Image: Augusta McMahon/Tell Brak Project
Joan Oates’s sharp blue eyes spotted something that was not right. Standing on the windy summit of a vast, human-made mound in northeastern Syria, the wiry 81-year-old archaeologist noticed an ugly scar that had been left by a backhoe on one of the smaller mounds ringing the ancient city of Nagar, where she has excavated for a quarter century. Oates had just arrived to begin her latest season at the site, and this blemish on her cherished landscape annoyed her. Two young men on her team volunteered to investigate the damage. They returned, shaken. Jumping into the trench, one of them had come face-to-face with a skull. “Everywhere we looked, there were human bones,” one recalls. “There were an enormous number of dead people.”
More than 100, it turned out, and their remains had rested there undisturbed for nearly six millennia. What Oates’s team found that hot autumn day in 2006 were the remnants of a ferocious battle or a brutal mass murder on a scale unprecedented for such an early date. And the inadvertent discovery lay within sight of what is currently our best and oldest evidence of early urban life. Digging just a few hundred yards away on the main mound of what today is called Tell Brak, the archaeologists recently uncovered large buildings and extensive workshops from the same period—around 3800 B.C.—as well as imported material and fancy tableware.
The dual finds make Brak a unique window into the time when humans first began to live in cities, trade over long distances, and, apparently, organize warfare on a mass scale. The conventional wisdom holds that urban living began nearly 1,000 years later and nearly 1,000 miles to the southeast in the so-called cradle of civilization once known as Sumer, located in today’s Iraq. When civilization arrived in this northern edge of the Mesopotamian plain, the story goes, it was bestowed by the Sumerians from fabled cities like Ur, Uruk, Eridu. But this hulking mound in a remote corner of Syria (tell means “hill”) offers a radical new view of just how, where, and why our globalized lifestyle may have gotten its start.
Like hundreds of other mounds in this region, Brak was built up over millennia as homeowners knocked down their decaying mud-brick houses and erected new structures on top of the remains. This tell towers over all others in the region, rising about 130 feet above the plain. The site contains a mini–mountain range of eroded hills and valleys covering more than 120 acres, surrounded by a sprawl of smaller mounds circling the central core like satellites. People lived here for at least 3,000 years, and probably much longer. Brak was abandoned around 1200 B.C. during the chaotic time when the Hittite empire collapsed and the Bronze Age ended.

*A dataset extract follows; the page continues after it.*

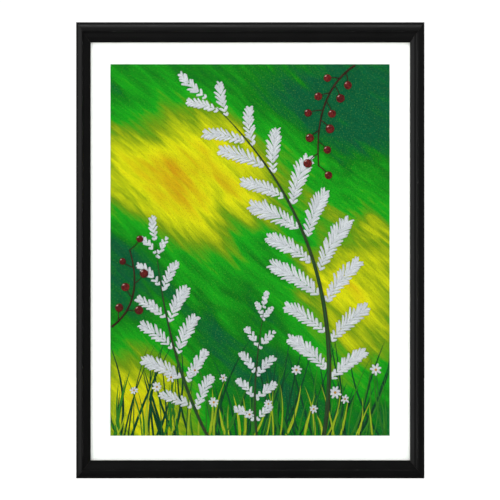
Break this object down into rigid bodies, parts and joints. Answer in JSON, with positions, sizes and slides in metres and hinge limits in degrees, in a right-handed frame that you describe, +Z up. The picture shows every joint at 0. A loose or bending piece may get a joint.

The Sumerians seem benevolent in many of the images that they left behind, which depict feathered skirts, round faces, and shaved heads. Some artifacts had hinted at violence, but the new evidence from Brak shows that conflict at the time of urbanization was at times appallingly brutal. When forensic scientists pieced together what took place during that bloody event, it was gruesome by any standard. The corpses of the losers in the conflict were left for weeks to rot in the sun, then dragged and shoved into shallow pits. The winners carved pointed sticks out of some of their enemies’ bones, slaughtered prize cows, feasted on roast beef, and tossed the scraps and plates on top of the decaying bodies.
“There was a big party of people feasting,” says Oates matter-of-factly, passing cookies around the table during afternoon tea in Brak’s cramped mud-brick dining hall.
At first glance, Oates seems an unlikely figure to revolutionize our understanding of the ancient world. She spent most of her middle years raising three children while assisting her husband, David, who directed excavations in Iraq and Syria for several decades. A self-described “dutiful wife,” Oates says she was left to draw potsherds—“the boring stuff.” These bits of broken pottery are both the bane and the backbone of Middle Eastern archaeology, providing crucial data on how, when, and who lived in a particular place. They are also as ubiquitous as sand on a beach. As I approach the campsite at Brak, nestled in a small hollow within the massive hill, my taxi’s tires crunch with the sound of ancient pot pieces being pulverized.
Oates quickly emerged as an expert not only in identifying the many varieties of potsherds but also in interpreting them with remarkable precision. “When it comes to a mastery of pottery, there is no equal to Joan in Syria,” says New York University archaeologist Rita Wright. “She’s a very powerful and informed archaeologist with enormous experience.”
And as a Western woman excavating in Iraq during the 1950s, the woman then named Joan Lines was a pioneer. At the ancient Assyrian capital of Nimrud, she dug under the direction of Max Mallowan, the British archaeologist married to mystery writer Agatha Christie. Christie, who spent much of her time writing in the quiet of the Iraq countryside, took the young Joan under her wing, and the two would troll the souks for bargains, practicing their Arabic. At Nimrud, Joan also met David Oates. “The most important things in my life have all seemed to be just a series of coincidences,” she says in a rare private reflection. “Falling on my feet, as it were.”